*Exercise prompt:* State how many lines hold the word "before", with no other words.

*Available data:*
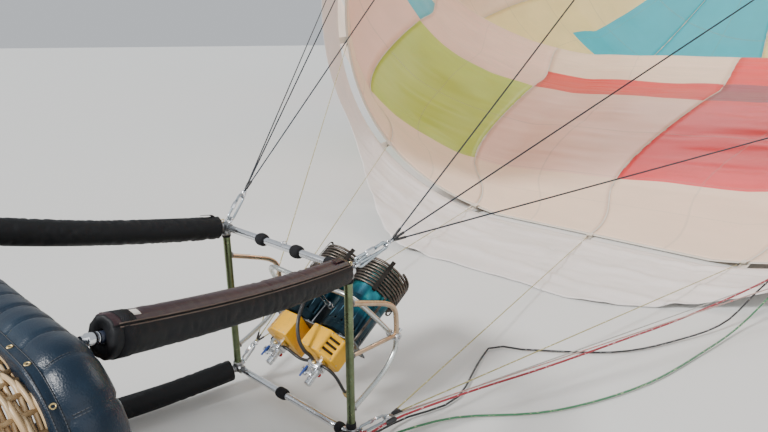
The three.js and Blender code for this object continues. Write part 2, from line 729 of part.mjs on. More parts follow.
// Burner base: the swivel's post, a web and the plate under both burners
const block = (x0, x1, y0, y1, z0, z1) => new THREE.BoxGeometry(x1 - x0, y1 - y0, z1 - z0)
  .translate((x0 + x1) / 2, (y0 + y1) / 2, (z0 + z1) / 2);
const swivelLean = radians(YOKE_LEAN_DEG - BURNER_TILT_DEG);
const onPost = (height) => V(0, -height * Math.sin(swivelLean), height * Math.cos(swivelLean));
const plateBack = BOX_FRONT + GAP;
const plateFront = CAN_BACK - GAP;
const postTop = YOKE_HEIGHT - 18;
add("burner_base", join(
  bar(onPost(postTop - 20), onPost(YOKE_HEIGHT + 22), SWIVEL_PIN_R),
  bar(onPost(YOKE_HEIGHT + 18), onPost(YOKE_HEIGHT + 26), SWIVEL_POST_R + 1),
  bar(onPost(-30), onPost(postTop), SWIVEL_POST_R),
  block(-4, 4, plateBack, -2, -BASE_HALF_HEIGHT, BASE_HALF_HEIGHT),
  block(-BASE_HALF_WIDTH, BASE_HALF_WIDTH, plateBack, plateFront, -BASE_HALF_HEIGHT, BASE_HALF_HEIGHT),
), 0x6f7378, 0.4, 0.8, burners);

// A prism along Y from an outline in X and Z
function prism(outline, y0, y1, hole) {
  const shape = new THREE.Shape(outline.map(([x, z]) => new THREE.Vector2(x, z)));
  if (hole) shape.holes.push(new THREE.Path(hole.map(([x, z]) => new THREE.Vector2(x, z))));
  const geometry = new THREE.ExtrudeGeometry(shape, { depth: y1 - y0, bevelEnabled: false });
  return geometry.rotateX(Math.PI / 2).translate(0, y1, 0);
}

// One burner: can, coil, pilot box with three cooling slots, and blast valve
const BOX_OUTLINE = [
  // toward the outside, height
  [-80, 90], [20, 90], [85, 40], [85, -38], [20, -90], [-80, -90],
];
const SLOT = { length: 54, width: 13, depth: 12, spacing: 26 };
const COIL_STEPS = 8;

function burnerCan() {
  const floor = CAN_BACK + CAN_FLOOR;
  const profile = [
    [0, CAN_BACK], [CAN_R, CAN_BACK], [CAN_R, CAN_FRONT],
    [CAN_R - CAN_WALL, CAN_FRONT], [CAN_R - CAN_WALL, floor], [0, floor],
  ];
  return facingOut(new THREE.LatheGeometry(profile.map(([r, y]) => new THREE.Vector2(r, y)), 24));
}

function burnerCoil(side) {
  const leg = radians(side > 0 ? 18 : 162);
  const onCircle = (angle, y) => V(COIL_R * Math.cos(angle), y, COIL_R * Math.sin(angle));
  const points = [onCircle(leg, CAN_BACK + 0.2), onCircle(leg, 0), onCircle(leg, COIL_BACK - 14)];
  for (let i = 1; i <= COIL_TURNS * COIL_STEPS; i++) {
    const angle = leg + (side * 2 * Math.PI * i) / COIL_STEPS;
    points.push(onCircle(angle, COIL_BACK + (COIL_PITCH * i) / COIL_STEPS));
  }
  return tube(points, COIL_TUBE_R, points.length, 6);
}

function burnerBox(side) {
  const outline = BOX_OUTLINE.map(([out, up]) => [side * out, up]);
  const box = facingOut(prism(side > 0 ? outline : outline.reverse(), BOX_BACK, BOX_FRONT));
  const [, [topX, topZ], [sideX, sideZ]] = BOX_OUTLINE;
  const slots = [-1, 0, 1].map((step) => {
    const slot = new THREE.BoxGeometry(SLOT.length, SLOT.width, SLOT.depth);
    slot.rotateY(side * Math.atan2(topZ - sideZ, sideX - topX));
    const along = (BOX_BACK + BOX_FRONT) / 2 + step * SLOT.spacing;
    return slot.translate((side * (topX + sideX)) / 2, along, (topZ + sideZ) / 2);
  });
  return cut(box, ...slots);
}

function blastValve() {
  return join(
    block(-32, 32, -276, BOX_BACK - GAP, -30, 28),
    bar(V(8, VALVE_BACK, -14), V(8, -270, -14), 17),
    bar(V(-18, VALVE_BACK + 24, 14), V(-18, -270, 14), 11),
    block(-40, 24, -318, -296, 10, 24),
  );
}

for (const [name, side] of [["near", 1], ["far", -1]]) {
  const pieces = [
    ["burner_can", burnerCan(), 0x1f7f88, 0.3, 0.7],
    ["burner_coil", burnerCoil(side), 0x3a332c, 0.6, 0.5],
    ["burner_box", burnerBox(side), 0xe0a51c, 0.45, 0.1],
    ["blast_valve", blastValve(), 0xc8ced4, 0.15, 1],
  ];
  for (const [piece, geometry, color, roughness, metalness] of pieces) {
    const placed = geometry.translate(side * BURNER_HALF_SPACING, 0, 0);
    add(`${piece}_${name}`, placed, color, roughness, metalness, burners);
  }
}

// Hoses that move with the burners: from the near valve up to the post, and between the valves
const RISER = [
  [112, -257, 28.3], [112, -257, 62], [105, -261, 104], [84, -242, 150], [52, -186, 188],
  [20, -100, 202], [0, -62, 202], [0, -32.4, 202],
];
const CROSSOVER = [
  [-93.4, -256, -5], [-82, -256, -5], [-60, -257, -11], [-30, -259, -25], [0, -260, -31],
  [30, -259, -25], [60, -257, -11], [82, -256, -5], [93.4, -256, -5],
];
const points = (list) => list.map(([x, y, z]) => V(x, y, z));
add("hose_riser", tube(points(RISER), HOSE_R, 18, 8), 0x17181a, 0.7, 0, burners);
add("hose_crossover", tube(points(CROSSOVER), HOSE_R - 1, 14, 8), 0x17181a, 0.7, 0, burners);

// The feed hose hangs from the side of the near valve and ends in a coupling
const FEED = [
  [158.6, -256, 4], [170, -256, 4], [193, -257, -2], [213, -259, -22], [222, -262, -52],
  [224, -266, -98], [224, -269, -140],
];
const feed = points(FEED);
const feedEnd = feed.at(-1);
const feedWay = feedEnd.clone().sub(feed.at(-2)).normalize();
const onFeed = (ahead) => feedEnd.clone().addScaledVector(feedWay, ahead);
add("hose_feed", tube(feed, HOSE_R - 1, 14, 8), 0x17181a, 0.7, 0, burners);
const coupling = join(
  bar(onFeed(GAP), onFeed(22), COUPLING_R, 8),
  bar(onFeed(20), onFeed(33), COUPLING_R - 3, 8),
);
add("hose_coupling", coupling, 0xb08d3c, 0.35, 0.9, burners);

// Control lines from the pegs: one through the air, two over the ground, all to the mouth
const LINES = [
  ["line_red", 0xb3262a, [
    [473, 160, 130], [626, 470, 158], [809, 839, 174], [1012, 1232, 212], [1217, 1628, 257],
    [1485, 2146, 358], [1750, 2700, 505],
  ]],
  ["line_green", 0x1f9a5c, [
    [445, 160, 34], [500, 330, 14], [600, 490, 9], [894, 791, 9], [1147, 1264, 9],
    [1311, 1820, 12], [1410, 2200, 40], [1540, 2560, 200], [1720, 2860, 400],
  ]],
  ["line_black", 0x1c1d20, [
    [392, 150, 32], [405, 300, 13], [502, 568, 9], [430, 890, 9], [400, 1100, 9], [552, 1183, 9],
    [935, 1471, 9], [1162, 1818, 12], [1330, 2160, 40], [1440, 2480, 170], [1600, 2820, 340],
  ]],
];
LINES.forEach(([name, color, route], i) => {
  const peg = linePegs[i];
  const out = peg.clone().sub(corners[0].place).normalize();
  const start = peg.clone().addScaledVector(out, GAP);
  const next = peg.clone().addScaledVector(out, 3 * LINE_R);
  const end = lineEnds[i];
  const before = end.clone().addScaledVector(corners[0].wireStart.clone().sub(end).normalize(), 60);
  const path = [start, next, ...points(route), before, end];
  add(name, tube(path, LINE_R, 26, 8), color, 0.8, 0);
});

// Basket, lying on its long side: rim, wicker wall, base band, floor with runners
const basketRect = (inset) =>
  roundedRect(BASKET_HALF_X - inset, BASKET_HALF_Z - inset, BASKET_CORNER_R - inset, 5)
    .map(([x, z]) => [x, z + BASKET_HALF_Z]);
const wallInner = WALL_INSET + WALL_THICKNESS;
const basketBack = BASKET_RIM_Y - BASKET_DEPTH;
const flankBack = rimRollY - RIM_FLANK;
const floorBack = basketBack + RUNNER_HEIGHT;
const bandFront = floorBack + BASE_BAND;
const inside = basketRect(wallInner).reverse();
const rimLine = basketRect(RIM_ROLL_R).map(([x, z]) => V(x, rimRollY, z));
const rimRoll = loop(rimLine, V(0, 1, 0), RIM_ROLL_R, 10);
const flankInside = basketRect(wallInner + FLANK_LAP).reverse();
const flankOutline = basketRect(WALL_INSET - FLANK_LAP);
const flank = facingOut(prism(flankOutline, flankBack, rimRollY, flankInside));
add("basket_rim", join(rimRoll, flank), 0x141a2c, 0.45, 0);
const wall = prism(basketRect(WALL_INSET), bandFront + GAP, flankBack - GAP, inside);
add("basket_wall", wall, 0xc79a5f, 0.8, 0);
add("basket_base_band", prism(basketRect(0), floorBack, bandFront, inside), 0x141a2c, 0.5, 0);
const floorParts = [prism(basketRect(wallInner + GAP), floorBack, floorBack + FLOOR_THICKNESS)];
for (const step of [-1, 0, 1]) {
  const z = BASKET_HALF_Z + step * RUNNER_SPACING;
  const [half, rib] = [RUNNER_LENGTH / 2, RUNNER_WIDTH / 2];
  floorParts.push(block(-half, half, basketBack, floorBack - GAP, z - rib, z + rib));
  floorParts.push(block(80 - half, half - 80, floorBack - 10, floorBack + 5, z - rib + 10, z + rib - 10));
}
add("basket_floor", join(...floorParts), 0x8a6a43, 0.7, 0);

// Two fuel cylinders standing on the floor in the corners of the lower wall
const cylinderProfile = [
  [0, 0], [CYLINDER_R - 20, 0], [CYLINDER_R, 30], [CYLINDER_R, CYLINDER_HEIGHT - 190],
  [CYLINDER_R - 45, CYLINDER_HEIGHT - 120], [CYLINDER_R - 45, CYLINDER_HEIGHT - 30],
  [CYLINDER_R - 52, CYLINDER_HEIGHT - 30], [CYLINDER_R - 52, CYLINDER_HEIGHT - 110],
  [30, CYLINDER_HEIGHT - 100], [30, CYLINDER_HEIGHT - 50], [0, CYLINDER_HEIGHT - 50],
].map(([r, y]) => new THREE.Vector2(r, y));
for (const [name, side] of [["near", 1], ["far", -1]]) {
  const cylinder = facingOut(new THREE.LatheGeometry(cylinderProfile, 16));
  const x = side * (BASKET_HALF_X - wallInner - CYLINDER_R - GAP);
  const z = wallInner + CYLINDER_R + GAP;
  const placed = cylinder.translate(x, floorBack + FLOOR_THICKNESS + GAP, z);
  add(`fuel_cylinder_${name}`, placed, 0xb8bcc0, 0.35, 0.8);
}

// The origin goes to the ground under the middle of the whole
const extent = new THREE.Box3().setFromObject(balloon, true);
const middle = extent.getCenter(V(0, 0, 0)).setZ(extent.min.z);
balloon.children.forEach((child) => child.position.sub(middle));

export default balloon;
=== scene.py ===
# A hot air balloon laid out for cold inflation. Metres, in the CAD frame.
import math

import bpy
import numpy as np
from mathutils import Matrix, Vector


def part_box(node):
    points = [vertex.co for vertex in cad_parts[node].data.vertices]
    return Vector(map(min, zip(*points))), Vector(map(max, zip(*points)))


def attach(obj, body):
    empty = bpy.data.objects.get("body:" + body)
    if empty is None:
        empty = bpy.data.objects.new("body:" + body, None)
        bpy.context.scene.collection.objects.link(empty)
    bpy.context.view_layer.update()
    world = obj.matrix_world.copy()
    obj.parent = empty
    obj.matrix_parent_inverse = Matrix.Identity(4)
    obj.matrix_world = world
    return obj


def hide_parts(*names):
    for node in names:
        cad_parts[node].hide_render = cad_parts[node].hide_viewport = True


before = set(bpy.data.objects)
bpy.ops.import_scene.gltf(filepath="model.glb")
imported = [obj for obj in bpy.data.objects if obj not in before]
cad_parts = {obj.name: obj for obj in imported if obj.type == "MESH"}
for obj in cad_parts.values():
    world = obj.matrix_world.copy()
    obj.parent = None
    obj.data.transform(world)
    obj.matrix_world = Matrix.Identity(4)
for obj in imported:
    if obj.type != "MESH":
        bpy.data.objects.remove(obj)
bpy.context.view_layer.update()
scene = bpy.context.scene
bpy.ops.object.select_all(action="DESELECT")

# Camera and studio: it stands beside the basket and looks down over the load frame at the mouth.
# The drawing's own zero is on the ground under the middle of the load frame's rails. Its posts
# stand FRAME_X mm to each side of it, between the rails' heights.
FRAME_X, FRAME_FOOT, FRAME_TOP = 375, 100, 817
SIDES = (("near", 1), ("far", -1))
rail_low, rail_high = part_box("top_rail")
zero = Vector(((rail_low.x + rail_high.x) / 2, (rail_low.y + rail_high.y) / 2, 0))


def at(x, y, z):
    """A place given in the drawing's millimetres."""
    return zero + Vector((x, y, z)) / 1000


# The photo's width and its focal length, both in pixels
SENSOR, PHOTO_WIDTH, FOCAL = 36, 768, 555
EYE, LOOKS_DOWN, TURNED_LEFT = (1670, -1340, 1610), 17.6, 40
lens = bpy.data.cameras.new("camera")
lens.sensor_width = SENSOR
lens.lens = SENSOR * FOCAL / PHOTO_WIDTH
lens.clip_end = 400
camera = bpy.data.objects.new("camera", lens)
camera.location = at(*EYE)
camera.rotation_euler = (math.radians(90 - LOOKS_DOWN), 0, math.radians(TURNED_LEFT))
scene.collection.objects.link(camera)
scene.camera = camera

bpy.ops.mesh.primitive_plane_add(size=260, location=(0, 0, -0.004))
floor = bpy.context.object
floor.name = "floor"
pale = bpy.data.materials.new("studio_floor")
pale.use_nodes = True
pale_inputs = pale.node_tree.nodes["Principled BSDF"].inputs
pale_inputs["Base Color"].default_value = (0.66, 0.66, 0.64, 1)
pale_inputs["Roughness"].default_value = 0.85
floor.data.materials.append(pale)

sky = bpy.data.worlds.new("studio")
sky.use_nodes = True
sky_inputs = sky.node_tree.nodes["Background"].inputs
sky_inputs["Color"].default_value = (0.86, 0.9, 0.95, 1)
sky_inputs["Strength"].default_value = 0.68
scene.world = sky
for name, strength, spread, turn in [
    ("key", 4.0, 12, (52, 0, -22)),
    ("fill", 0.8, 60, (60, 0, 60)),
]:
    lamp = bpy.data.lights.new(name, "SUN")
    lamp.energy = strength
    lamp.angle = math.radians(spread)
    light = bpy.data.objects.new(name, lamp)
    light.rotation_euler = [math.radians(t) for t in turn]
    scene.collection.objects.link(light)

# Two wide soft lamps inside the envelope give the light that thin cloth lets through from above
for name, power, size, place, aim in [
    ("through_cloth", 400, 4.6, (0, 10000, 7500), (-12, 0, 0)),
    ("through_crown", 620, 6, (-300, 13500, 8200), (30, 0, 0)),
]:
    lamp = bpy.data.lights.new(name, "AREA")
    lamp.energy = power
    lamp.size = size
    light = bpy.data.objects.new(name, lamp)
    light.location = at(*place)
    light.rotation_euler = [math.radians(t) for t in aim]
    light.visible_camera = False
    scene.collection.objects.link(light)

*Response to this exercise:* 4